# zoning laws?



## rainbowmoon (Apr 8, 2007)

who do I have to call to ask about zoning laws?

is it actually illegal to keep bees in some areas? or is it just the amount of hives is limited?


----------



## Vashti (Dec 22, 2006)

It depends on where you live some cities may have ordinences against it or require licensing. Check with your local zoning officials. I would try the courthouse and ask there.


----------



## rainbowmoon (Apr 8, 2007)

double post!


----------



## rainbowmoon (Apr 8, 2007)

I was going to call the county extension office. would they know?
I am not in a city though just a semi rural town. there is no court house in my town but the next city over.


----------



## no1cowboy (May 2, 2004)

Most likly the town hall the same place you would pay your property taxes at.


----------



## rainbowmoon (Apr 8, 2007)

hmm I am confused. I send my taxes to the county treasurer in the next city over too. I will call the agriculture extension office first, they should know where to direct me! 

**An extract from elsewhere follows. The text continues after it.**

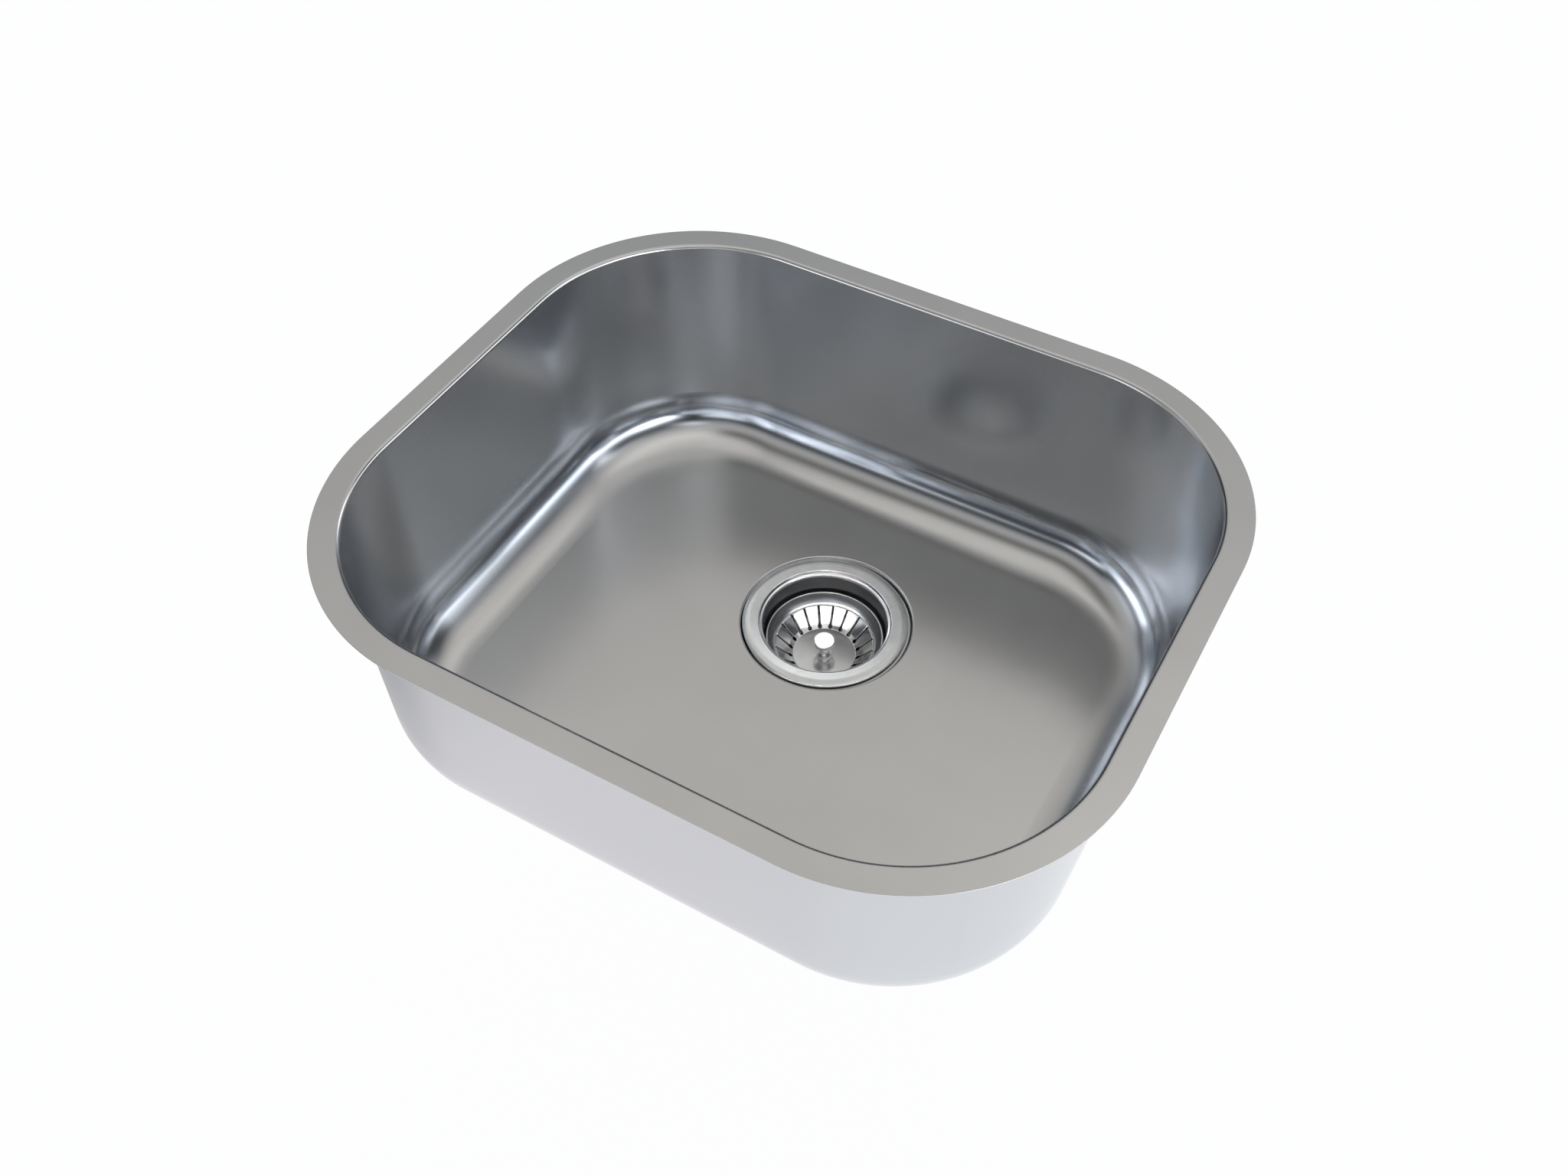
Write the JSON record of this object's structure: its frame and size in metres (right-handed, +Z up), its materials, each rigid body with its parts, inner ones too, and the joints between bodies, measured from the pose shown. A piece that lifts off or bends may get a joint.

has anyone discovered they couldn't have a hive? and what kind of area do you live in? (I am in a semi rural area) not even a real neighborhood per say. (yet it's building up). but I am in the country so hopefully there won't be a problem!


----------



## foxtrapper (Dec 23, 2003)

Do not simply talk to someone, they will give you opinion, not law or code normally.

Go down to your library, talk to the reference desk, and get hold of the actual zoning regulations/laws and read them yourself.


----------



## Durandal (Aug 19, 2007)

Check up with your state program to see if you need to register them. If you are in part of the county that is zoned rural and do not plan on setting up a bee hive right on your property line next to someone's kid's sand box then I would suggest you simply do a little internet research.

What you are concerned with is usually listed as "civil code" or "ordinance" or "zoning".

Do a google search using those words (one group at a time) and your State and County together and then start browsing. Use your search function within the document to find "bee" "apiary" "beekeeper" "colony" and "hive".

You should find the answers you are looking for.

Or just go to your County Commissioner's website and look over the menu options.

In the end, if you are truly rural and you are fairly good friends with your neighbors (if you have neighbors to worry about) I would suggest you use the more traditional approach: "Its always easier to ask forgiveness than permission."


----------



## damoc (Jul 14, 2007)

seems like its different wherever you are you need to talk to your local ag inspector. in my area i must put out water in apiary and need permission from any houshold withing 600 feet of the apiary but there is no limit as to how many bees i can keep in one area.


----------



## Terri (May 10, 2002)

I found my regulations at the city website, under animal control laws. They had zoning laws there as well, but that was not where I foun the bee regulations!


----------